Bonang: Coming to America, which she says is still a working title will be chronicling her life in the United States. 

"I'm currently putting together a travelling talk show, looking for a place to stay and signing several new deals in America, so that show will be focussed on my life in New York," she explains.  

With season one and two of Being Bonang currently streaming on Showmax, Bonang reveals that of course she too is a fan of internet TV and enjoys Grace and Frankie, The World's Most Extraordinary Homes, Chef's Table, 7 Days Out and You on Netflix. 

But with a spirit of putting others first, Bonang is putting her fame and fortune to good use, not only advancing with the Bonang Matheba Bursary Fund, but she is also investing her time and efforts in other educational initiatives. 

Bonang Matheba

"I see a portion of the funds from House of BNG going back into the African community. Either by sending more girls to school, or building a school where young girls can pursue their education for free. It will be a great honour, and a great way to leave my mark in this country."

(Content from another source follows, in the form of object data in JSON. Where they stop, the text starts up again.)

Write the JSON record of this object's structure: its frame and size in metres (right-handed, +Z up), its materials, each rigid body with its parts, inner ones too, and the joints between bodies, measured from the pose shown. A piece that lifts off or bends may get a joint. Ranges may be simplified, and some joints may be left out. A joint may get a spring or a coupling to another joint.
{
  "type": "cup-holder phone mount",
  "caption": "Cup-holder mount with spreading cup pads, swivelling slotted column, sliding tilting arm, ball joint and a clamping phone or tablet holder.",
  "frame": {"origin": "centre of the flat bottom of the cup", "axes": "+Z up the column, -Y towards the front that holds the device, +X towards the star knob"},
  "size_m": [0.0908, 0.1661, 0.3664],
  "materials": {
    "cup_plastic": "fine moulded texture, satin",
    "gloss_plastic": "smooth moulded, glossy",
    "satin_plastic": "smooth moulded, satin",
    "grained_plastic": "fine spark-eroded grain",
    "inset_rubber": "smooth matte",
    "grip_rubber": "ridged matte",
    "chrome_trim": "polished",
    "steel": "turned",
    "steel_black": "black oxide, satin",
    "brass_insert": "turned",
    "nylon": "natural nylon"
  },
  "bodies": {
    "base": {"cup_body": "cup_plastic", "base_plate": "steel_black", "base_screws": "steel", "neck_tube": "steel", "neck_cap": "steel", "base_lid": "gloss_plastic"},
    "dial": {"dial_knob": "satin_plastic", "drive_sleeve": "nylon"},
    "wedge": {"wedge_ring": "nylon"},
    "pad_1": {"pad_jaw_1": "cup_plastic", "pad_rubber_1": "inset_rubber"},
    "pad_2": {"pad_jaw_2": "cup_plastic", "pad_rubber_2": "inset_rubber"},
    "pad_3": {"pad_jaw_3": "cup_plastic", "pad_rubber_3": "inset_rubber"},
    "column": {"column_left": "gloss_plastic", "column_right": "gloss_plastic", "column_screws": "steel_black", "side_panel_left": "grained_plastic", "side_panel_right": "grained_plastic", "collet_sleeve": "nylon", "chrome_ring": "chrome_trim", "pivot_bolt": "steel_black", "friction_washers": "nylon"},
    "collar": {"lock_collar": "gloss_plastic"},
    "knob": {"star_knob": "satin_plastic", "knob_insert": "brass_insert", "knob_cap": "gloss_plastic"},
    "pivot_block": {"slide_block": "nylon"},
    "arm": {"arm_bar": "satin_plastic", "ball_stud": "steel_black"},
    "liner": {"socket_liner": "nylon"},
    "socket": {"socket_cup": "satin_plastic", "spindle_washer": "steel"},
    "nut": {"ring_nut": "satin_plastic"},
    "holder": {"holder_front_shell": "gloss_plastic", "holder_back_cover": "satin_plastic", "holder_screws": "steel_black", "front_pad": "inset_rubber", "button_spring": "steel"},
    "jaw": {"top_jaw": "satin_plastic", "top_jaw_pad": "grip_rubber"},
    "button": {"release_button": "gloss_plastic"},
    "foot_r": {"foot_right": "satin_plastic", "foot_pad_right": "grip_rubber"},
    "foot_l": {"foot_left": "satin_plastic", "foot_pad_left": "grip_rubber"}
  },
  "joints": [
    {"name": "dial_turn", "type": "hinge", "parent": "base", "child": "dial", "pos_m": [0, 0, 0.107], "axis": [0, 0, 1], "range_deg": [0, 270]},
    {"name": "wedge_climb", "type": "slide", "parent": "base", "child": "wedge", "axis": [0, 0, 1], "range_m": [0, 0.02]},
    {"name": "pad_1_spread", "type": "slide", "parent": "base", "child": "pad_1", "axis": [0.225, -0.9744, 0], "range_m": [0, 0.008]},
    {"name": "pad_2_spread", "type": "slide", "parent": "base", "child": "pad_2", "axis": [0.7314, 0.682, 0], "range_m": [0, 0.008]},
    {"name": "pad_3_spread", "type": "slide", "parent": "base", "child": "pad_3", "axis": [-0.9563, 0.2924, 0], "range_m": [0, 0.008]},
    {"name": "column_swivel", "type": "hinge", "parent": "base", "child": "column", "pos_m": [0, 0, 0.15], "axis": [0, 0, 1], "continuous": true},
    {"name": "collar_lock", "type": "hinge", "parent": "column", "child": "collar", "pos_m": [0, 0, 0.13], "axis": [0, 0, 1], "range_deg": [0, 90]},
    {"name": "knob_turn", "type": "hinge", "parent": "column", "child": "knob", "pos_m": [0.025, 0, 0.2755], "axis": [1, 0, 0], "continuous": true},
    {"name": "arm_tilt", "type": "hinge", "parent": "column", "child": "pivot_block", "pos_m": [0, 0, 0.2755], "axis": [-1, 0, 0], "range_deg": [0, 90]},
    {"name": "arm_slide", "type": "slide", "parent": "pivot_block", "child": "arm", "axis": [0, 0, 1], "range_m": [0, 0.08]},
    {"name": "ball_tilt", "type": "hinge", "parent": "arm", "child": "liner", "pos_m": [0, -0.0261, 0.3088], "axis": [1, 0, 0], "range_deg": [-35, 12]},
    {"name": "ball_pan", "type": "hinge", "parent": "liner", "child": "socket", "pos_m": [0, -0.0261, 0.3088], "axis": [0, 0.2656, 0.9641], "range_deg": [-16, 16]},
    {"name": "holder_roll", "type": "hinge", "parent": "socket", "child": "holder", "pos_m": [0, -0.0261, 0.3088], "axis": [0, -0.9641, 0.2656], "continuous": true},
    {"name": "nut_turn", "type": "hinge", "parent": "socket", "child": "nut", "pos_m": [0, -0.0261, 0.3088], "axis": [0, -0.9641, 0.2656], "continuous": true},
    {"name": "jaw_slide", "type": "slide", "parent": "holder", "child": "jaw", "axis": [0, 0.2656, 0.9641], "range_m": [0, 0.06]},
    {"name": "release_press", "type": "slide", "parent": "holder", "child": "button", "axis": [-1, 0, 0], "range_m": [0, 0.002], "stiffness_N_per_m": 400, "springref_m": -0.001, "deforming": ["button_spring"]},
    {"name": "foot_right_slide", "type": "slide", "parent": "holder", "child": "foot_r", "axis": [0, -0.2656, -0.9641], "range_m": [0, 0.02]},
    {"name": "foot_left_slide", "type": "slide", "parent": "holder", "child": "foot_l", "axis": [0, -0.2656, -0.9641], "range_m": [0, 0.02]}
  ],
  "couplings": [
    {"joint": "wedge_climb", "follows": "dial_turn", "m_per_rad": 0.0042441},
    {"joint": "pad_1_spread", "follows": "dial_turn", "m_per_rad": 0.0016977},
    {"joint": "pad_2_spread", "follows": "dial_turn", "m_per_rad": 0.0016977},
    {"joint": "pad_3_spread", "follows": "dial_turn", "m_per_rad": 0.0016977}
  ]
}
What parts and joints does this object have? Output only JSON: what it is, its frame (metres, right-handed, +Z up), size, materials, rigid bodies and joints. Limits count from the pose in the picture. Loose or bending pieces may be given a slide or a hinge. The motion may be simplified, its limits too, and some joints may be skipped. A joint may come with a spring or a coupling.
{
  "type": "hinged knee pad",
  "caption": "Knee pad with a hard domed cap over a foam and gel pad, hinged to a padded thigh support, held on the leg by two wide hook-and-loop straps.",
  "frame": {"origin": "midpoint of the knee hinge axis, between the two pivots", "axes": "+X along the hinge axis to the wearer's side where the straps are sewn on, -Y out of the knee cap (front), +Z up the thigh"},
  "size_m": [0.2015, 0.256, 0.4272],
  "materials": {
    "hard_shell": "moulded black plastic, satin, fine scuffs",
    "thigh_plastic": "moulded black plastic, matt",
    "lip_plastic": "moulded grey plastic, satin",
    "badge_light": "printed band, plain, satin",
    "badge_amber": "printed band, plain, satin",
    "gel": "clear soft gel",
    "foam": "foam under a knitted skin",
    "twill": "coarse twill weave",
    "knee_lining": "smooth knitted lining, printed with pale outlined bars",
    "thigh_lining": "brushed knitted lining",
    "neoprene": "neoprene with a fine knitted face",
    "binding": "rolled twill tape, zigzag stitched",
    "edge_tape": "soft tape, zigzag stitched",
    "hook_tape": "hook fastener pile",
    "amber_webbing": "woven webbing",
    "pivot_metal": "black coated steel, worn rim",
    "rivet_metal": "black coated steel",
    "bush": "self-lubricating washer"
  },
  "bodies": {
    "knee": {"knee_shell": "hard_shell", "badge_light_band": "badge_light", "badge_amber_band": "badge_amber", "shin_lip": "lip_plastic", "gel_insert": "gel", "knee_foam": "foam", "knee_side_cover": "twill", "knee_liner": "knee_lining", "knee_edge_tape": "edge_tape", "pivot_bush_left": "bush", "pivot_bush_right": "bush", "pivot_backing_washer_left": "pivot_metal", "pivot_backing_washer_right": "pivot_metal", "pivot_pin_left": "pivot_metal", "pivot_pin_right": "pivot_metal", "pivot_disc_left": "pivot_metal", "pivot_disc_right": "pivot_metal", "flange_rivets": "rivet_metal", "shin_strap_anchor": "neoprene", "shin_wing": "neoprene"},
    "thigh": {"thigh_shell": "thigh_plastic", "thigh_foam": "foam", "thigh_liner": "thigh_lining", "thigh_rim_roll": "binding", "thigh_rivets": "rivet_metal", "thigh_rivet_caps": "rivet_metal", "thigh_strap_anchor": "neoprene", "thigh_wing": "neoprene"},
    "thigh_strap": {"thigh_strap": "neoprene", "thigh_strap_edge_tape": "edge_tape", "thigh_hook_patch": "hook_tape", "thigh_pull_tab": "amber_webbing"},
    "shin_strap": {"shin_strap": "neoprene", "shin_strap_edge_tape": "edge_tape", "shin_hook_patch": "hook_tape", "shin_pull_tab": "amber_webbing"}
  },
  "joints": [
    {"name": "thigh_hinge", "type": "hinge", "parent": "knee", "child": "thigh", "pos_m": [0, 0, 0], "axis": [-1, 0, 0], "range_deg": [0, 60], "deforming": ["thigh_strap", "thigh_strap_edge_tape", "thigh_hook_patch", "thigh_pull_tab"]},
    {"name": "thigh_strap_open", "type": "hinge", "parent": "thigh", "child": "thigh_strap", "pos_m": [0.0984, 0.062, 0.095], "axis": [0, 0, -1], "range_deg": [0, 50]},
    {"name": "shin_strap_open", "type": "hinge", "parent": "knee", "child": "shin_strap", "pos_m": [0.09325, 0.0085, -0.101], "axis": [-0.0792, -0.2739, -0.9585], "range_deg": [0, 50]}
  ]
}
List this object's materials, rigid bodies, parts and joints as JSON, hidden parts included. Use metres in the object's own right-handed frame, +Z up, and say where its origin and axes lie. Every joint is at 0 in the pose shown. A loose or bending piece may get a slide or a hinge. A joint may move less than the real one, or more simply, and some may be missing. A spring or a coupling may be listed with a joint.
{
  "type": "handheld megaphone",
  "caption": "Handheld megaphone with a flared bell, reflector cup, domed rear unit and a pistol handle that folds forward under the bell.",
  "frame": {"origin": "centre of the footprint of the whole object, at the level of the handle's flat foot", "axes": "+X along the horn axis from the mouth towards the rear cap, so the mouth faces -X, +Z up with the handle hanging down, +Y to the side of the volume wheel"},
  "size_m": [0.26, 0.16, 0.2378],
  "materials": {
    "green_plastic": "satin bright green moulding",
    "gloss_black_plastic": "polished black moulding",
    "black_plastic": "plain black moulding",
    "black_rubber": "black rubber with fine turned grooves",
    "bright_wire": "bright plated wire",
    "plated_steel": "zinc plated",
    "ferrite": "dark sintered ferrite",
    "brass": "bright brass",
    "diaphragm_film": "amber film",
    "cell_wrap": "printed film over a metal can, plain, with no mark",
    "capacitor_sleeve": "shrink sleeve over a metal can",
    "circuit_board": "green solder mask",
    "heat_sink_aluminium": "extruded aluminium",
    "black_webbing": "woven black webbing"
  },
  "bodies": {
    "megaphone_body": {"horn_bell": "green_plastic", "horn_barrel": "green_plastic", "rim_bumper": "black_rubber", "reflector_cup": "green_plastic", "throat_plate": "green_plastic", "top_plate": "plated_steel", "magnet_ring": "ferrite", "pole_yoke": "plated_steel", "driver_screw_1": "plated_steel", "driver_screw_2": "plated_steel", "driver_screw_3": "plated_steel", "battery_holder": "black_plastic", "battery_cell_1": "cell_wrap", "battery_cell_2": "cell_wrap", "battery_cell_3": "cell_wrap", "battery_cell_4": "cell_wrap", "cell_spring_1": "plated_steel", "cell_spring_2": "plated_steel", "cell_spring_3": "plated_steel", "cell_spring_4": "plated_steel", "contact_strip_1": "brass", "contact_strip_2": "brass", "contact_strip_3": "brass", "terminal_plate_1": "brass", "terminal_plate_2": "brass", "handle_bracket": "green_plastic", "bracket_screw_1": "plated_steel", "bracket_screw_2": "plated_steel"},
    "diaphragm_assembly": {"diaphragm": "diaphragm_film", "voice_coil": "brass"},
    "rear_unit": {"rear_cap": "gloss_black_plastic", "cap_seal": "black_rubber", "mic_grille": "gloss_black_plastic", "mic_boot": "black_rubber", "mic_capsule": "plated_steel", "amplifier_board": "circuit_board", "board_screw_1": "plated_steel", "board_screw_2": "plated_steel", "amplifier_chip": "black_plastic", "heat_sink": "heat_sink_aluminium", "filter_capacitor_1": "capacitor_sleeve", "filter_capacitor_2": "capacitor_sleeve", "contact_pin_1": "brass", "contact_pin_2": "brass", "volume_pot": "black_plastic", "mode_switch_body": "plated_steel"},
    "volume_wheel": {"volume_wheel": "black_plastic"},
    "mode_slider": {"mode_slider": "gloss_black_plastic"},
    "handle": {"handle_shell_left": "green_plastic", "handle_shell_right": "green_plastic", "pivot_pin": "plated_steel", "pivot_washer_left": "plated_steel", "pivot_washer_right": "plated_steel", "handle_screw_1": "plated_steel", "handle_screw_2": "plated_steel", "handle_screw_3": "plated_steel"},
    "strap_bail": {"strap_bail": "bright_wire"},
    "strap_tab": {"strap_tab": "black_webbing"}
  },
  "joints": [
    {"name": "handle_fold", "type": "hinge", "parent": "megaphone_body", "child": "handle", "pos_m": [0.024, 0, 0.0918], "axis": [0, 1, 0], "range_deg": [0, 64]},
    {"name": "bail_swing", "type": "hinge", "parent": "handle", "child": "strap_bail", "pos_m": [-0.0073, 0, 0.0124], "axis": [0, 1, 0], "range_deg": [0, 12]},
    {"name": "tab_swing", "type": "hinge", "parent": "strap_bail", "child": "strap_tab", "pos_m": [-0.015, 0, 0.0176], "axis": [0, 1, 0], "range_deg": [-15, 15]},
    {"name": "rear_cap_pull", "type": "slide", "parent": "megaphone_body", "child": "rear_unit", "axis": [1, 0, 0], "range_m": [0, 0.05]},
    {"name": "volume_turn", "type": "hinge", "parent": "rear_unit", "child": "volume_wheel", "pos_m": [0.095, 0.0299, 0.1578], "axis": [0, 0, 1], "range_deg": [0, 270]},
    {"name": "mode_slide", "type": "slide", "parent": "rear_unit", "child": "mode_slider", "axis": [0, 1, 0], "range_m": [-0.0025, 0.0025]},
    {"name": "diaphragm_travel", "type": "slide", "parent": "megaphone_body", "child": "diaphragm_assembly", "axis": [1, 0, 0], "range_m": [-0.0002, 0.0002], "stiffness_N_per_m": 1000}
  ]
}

"Education is something that can change somebodies life. It is something that somebody will always be grateful for, and is something that nobody can take away from you."  

Bonang, who no longer graces our airwaves during a regular timeslot, but instead dedicated her time to building her personal brands, says that she believes God removed her from "that space for a reason" even though it was hard to see at the time. 

"I understand now that He wanted me to be a butterfly because he needed me in so many places at the same time, and I couldn't be bound to just one place. God is really taking me on a  global journey, and I needed to be free to fulfil that." 

She continues: "This is my time. I'm looking at things that I love, everything I own. Everything that I'm doing I love and I'm at a time and place in my life that I am just so happy. I'm comfortable and blessed because I get to choose what I do now. How I spend my time, how I spend my money and projects that I want to be a part of."

Let's clink a glass to the rise of Bonang, and what's yet to come.